On January 21, 1943, pursuant to section 47 (b) of the Public Utilities Act (DBering’s Gen. Laws, Act 6386; Stats. 1915, p. 115), the district filed a complaint in the superior court praying for a judgment of condemnation, the company having refused to stipulate to accept the compensation fixed *643 by the commission. The company’s demurrer to the complaint was overruled. It then ■ answered, and, at the conclusion of the hearing, findings of fact, conclusions of law and judgment were entered in favor of the respondent district.
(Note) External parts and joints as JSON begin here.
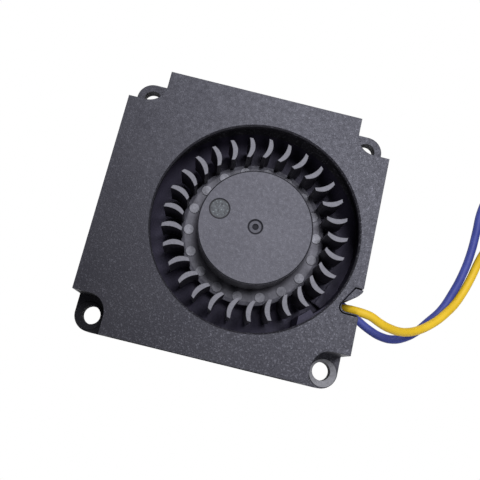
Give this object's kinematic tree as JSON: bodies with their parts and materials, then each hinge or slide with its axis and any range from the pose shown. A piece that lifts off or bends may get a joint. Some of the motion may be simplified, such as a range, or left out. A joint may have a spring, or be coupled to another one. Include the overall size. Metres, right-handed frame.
{
  "type": "dc blower fan",
  "caption": "Flat square centrifugal fan with a round top inlet, a side outlet, four corner mounting tabs and a pair of leads that end in a small connector.",
  "frame": {"origin": "centre of the square body's underside", "axes": "+Z out of the air inlet, along the rotor's axis; the air outlet faces -Y; the leads leave on the +X side"},
  "size_m": [0.0826, 0.0422, 0.01],
  "materials": {
    "dark_plastic": "fine spark texture",
    "putty": "matte, grainy",
    "steel": "zinc plated",
    "ferrite": "plastic-bonded ferrite, matte",
    "brass": "turned",
    "natural_plastic": "satin",
    "sintered_bronze": "porous, oiled",
    "stack_steel": "punched sheets",
    "copper_wire": "enamelled",
    "tinned_metal": "bright tin",
    "board": "solder mask",
    "chip_black": "moulded",
    "chip_brown": "ceramic",
    "yellow_insulation": "extruded, satin",
    "blue_insulation": "extruded, satin"
  },
  "bodies": {
    "housing": {"base_housing": "dark_plastic", "top_cover": "dark_plastic", "bearing_tube": "brass", "sleeve_bearing": "sintered_bronze", "oil_seal": "natural_plastic", "thrust_pad": "natural_plastic", "stator_core": "stack_steel", "upper_insulator": "natural_plastic", "lower_insulator": "natural_plastic", "winding_1": "copper_wire", "winding_2": "copper_wire", "winding_3": "copper_wire", "winding_4": "copper_wire", "winding_pins": "tinned_metal", "circuit_board": "board", "driver_ic": "chip_black", "chip_capacitor": "chip_brown", "chip_resistor": "chip_black", "lead_conductors": "copper_wire", "solder_joints": "tinned_metal", "yellow_lead": "yellow_insulation", "blue_lead": "blue_insulation", "yellow_lead_coil": "yellow_insulation", "blue_lead_coil": "blue_insulation", "yellow_lead_tail": "yellow_insulation", "blue_lead_tail": "blue_insulation", "coil_tie": "natural_plastic", "connector_housing": "natural_plastic", "crimp_contacts": "tinned_metal"},
    "rotor": {"impeller": "dark_plastic", "balance_putty": "putty", "rotor_yoke": "steel", "magnet_ring": "ferrite", "shaft": "steel", "shaft_boss": "brass", "retaining_clip": "natural_plastic"}
  },
  "joints": [
    {"name": "rotor_spin", "type": "hinge", "parent": "housing", "child": "rotor", "pos_m": [0.0029, 0, 0], "axis": [0, 0, 1], "continuous": true}
  ]
}
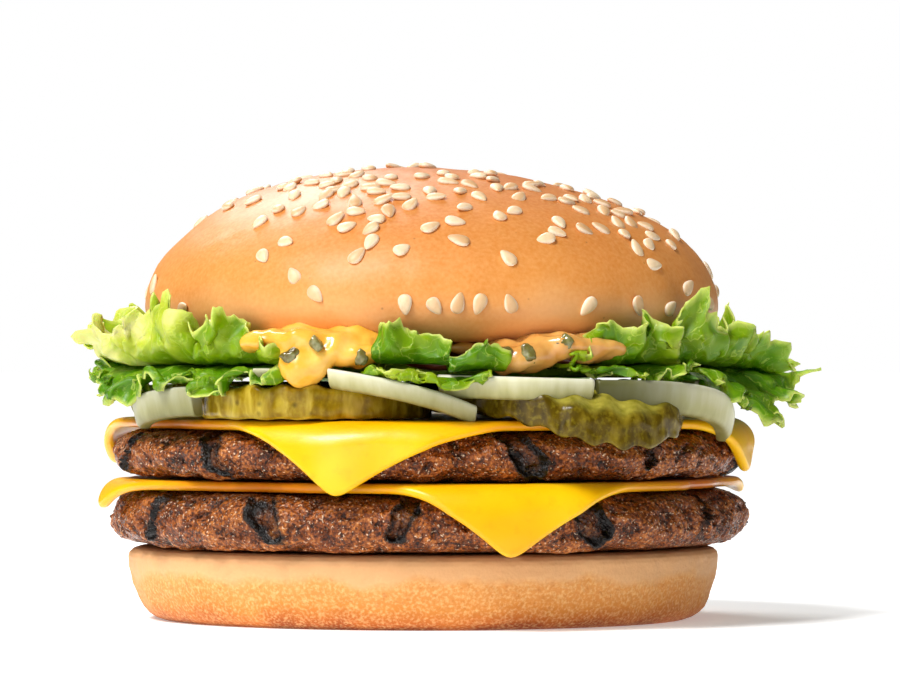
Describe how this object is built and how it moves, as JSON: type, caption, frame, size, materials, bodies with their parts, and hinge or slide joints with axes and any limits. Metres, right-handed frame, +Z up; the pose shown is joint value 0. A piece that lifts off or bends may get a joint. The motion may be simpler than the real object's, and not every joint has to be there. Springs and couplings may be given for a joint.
{
  "type": "double bacon cheeseburger",
  "caption": "Tall burger in a sesame-seeded bun, with grilled beef patties, melted cheese slices, crinkle-cut pickles, onion, sauce, bacon and curly lettuce.",
  "frame": {"origin": "middle of the flat underside of the lower bun, on the surface that the burger stands on", "axes": "+Z up through the stack, +X to the right as the shown side is looked at, -Y towards the viewer"},
  "size_m": [0.1304, 0.1212, 0.0818],
  "materials": {
    "bread_crown": "glazed golden bun top with a soft sheen and ivory seeds",
    "bread_heel": "matte toasted bun base with fine pores",
    "grilled_beef": "rough browned minced beef with glossy char marks",
    "melted_cheese": "smooth glossy melted slice",
    "pickle": "wet crinkle-cut slice with darker skin",
    "onion": "wet translucent white ring",
    "bacon": "crisp fried rasher with a greasy sheen",
    "sauce": "thick glossy sauce with relish bits",
    "lettuce": "fresh curly leaf with pale veins and edges"
  },
  "bodies": {
    "root": {"heel": "bread_heel", "patty_lower": "grilled_beef", "patty_upper": "grilled_beef", "cheese_lower": "melted_cheese", "cheese_upper": "melted_cheese", "pickle_left": "pickle", "pickle_right": "pickle", "pickle_far_right": "pickle", "pickle_far_left": "pickle", "pickle_back": "pickle", "onion_left": "onion", "onion_strip": "onion", "onion_middle": "onion", "onion_right": "onion", "onion_small": "onion", "onion_back_right": "onion", "onion_back_left": "onion", "lettuce_bed": "lettuce", "bacon": "bacon", "sauce": "sauce", "crown": "bread_crown", "lettuce_left_upper": "lettuce", "lettuce_left_lower": "lettuce", "lettuce_centre_upper": "lettuce", "lettuce_centre_right": "lettuce", "lettuce_centre_lower": "lettuce", "lettuce_right_upper": "lettuce", "lettuce_right_lower": "lettuce", "lettuce_far_right_upper": "lettuce", "lettuce_far_right_lower": "lettuce", "lettuce_back_right_upper": "lettuce", "lettuce_back_right_lower": "lettuce", "lettuce_back_lower": "lettuce", "lettuce_back_upper": "lettuce", "lettuce_back_left_upper": "lettuce", "lettuce_back_left_lower": "lettuce"}
  },
  "joints": []
}
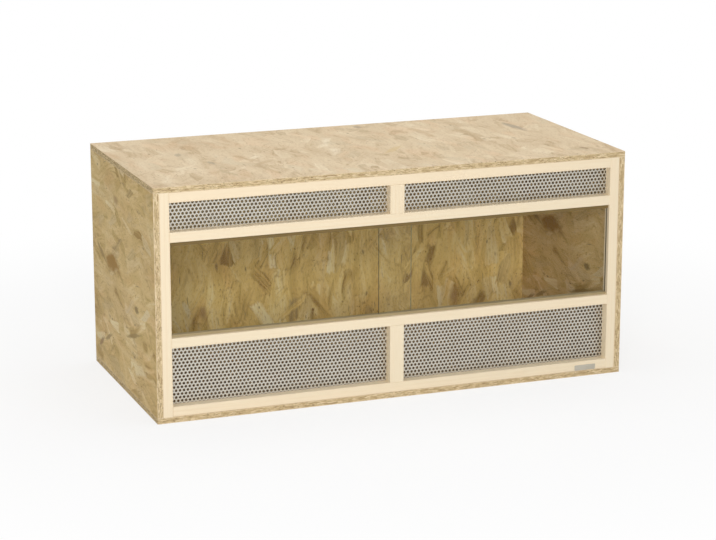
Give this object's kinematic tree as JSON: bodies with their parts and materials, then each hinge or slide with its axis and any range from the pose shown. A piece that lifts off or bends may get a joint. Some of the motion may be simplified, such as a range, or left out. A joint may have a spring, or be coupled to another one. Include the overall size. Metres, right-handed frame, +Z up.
{
  "type": "wooden terrarium",
  "caption": "Strand-board terrarium with a pine batten front, perforated metal vent bands above and below, and sliding glass doors in plastic tracks.",
  "frame": {"origin": "middle of the underside, on the surface that the terrarium stands on", "axes": "+Z up; the front with its doors faces -Y; +X runs along the width to the right as seen from the front"},
  "size_m": [1, 0.47, 0.47],
  "materials": {
    "strand_board": "raw oriented strand board",
    "pine": "planed, unvarnished",
    "beech": "pressed or fluted joinery stock",
    "track_plastic": "extruded, satin",
    "clear_glass": "clear float glass, seamed edges",
    "vent_metal": "satin perforated sheet",
    "staple_wire": "zinc-plated wire"
  },
  "bodies": {
    "cabinet": {"bottom_panel": "strand_board", "top_panel": "strand_board", "left_side_panel": "strand_board", "right_side_panel": "strand_board", "back_panel": "strand_board", "panel_biscuits": "beech", "left_stile": "pine", "right_stile": "pine", "bottom_rail": "pine", "lower_middle_rail": "pine", "upper_middle_rail": "pine", "top_rail": "pine", "lower_muntin": "pine", "upper_muntin": "pine", "frame_dowels": "beech", "lower_glass_track": "track_plastic", "upper_glass_track": "track_plastic", "lower_left_grille": "vent_metal", "lower_right_grille": "vent_metal", "upper_left_grille": "vent_metal", "upper_right_grille": "vent_metal", "grille_staples": "staple_wire"},
    "left_door": {"left_glass_door": "clear_glass"},
    "right_door": {"right_glass_door": "clear_glass"}
  },
  "joints": [
    {"name": "left_door_slide", "type": "slide", "parent": "cabinet", "child": "left_door", "axis": [1, 0, 0], "range_m": [0, 0.431]},
    {"name": "right_door_slide", "type": "slide", "parent": "cabinet", "child": "right_door", "axis": [-1, 0, 0], "range_m": [0, 0.431]}
  ]
}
Pursuant to stipulation, the judgment provided that the award should be paid to the American Trust Company as trustee for the company.

The briefs filed on both sides show conspicuous care and ability, commensurate with the importance of the ease, and, in the main, discuss the three principal grounds urged by appellant for reversing the judgment. However, included therein are additional points which do not fall strictly within the declared scope of any of the chief topics. The main grounds are:

1. The insufficient or defective character of the description of the properties involved in the proceedings;

2. The want of power in the respondent district to condemn that part of the company’s distributing system which is in the Carmichael area;

3. The absence of a right in the respondent district to condemn a mere use of certain poles as distinguished from the poles themselves.

While a fourth main ground was advanced in appellant’s briefs (the alleged unconstitutionality of section 47 (b) of the Public Utilities Act), it was abandoned at the time of oral argument.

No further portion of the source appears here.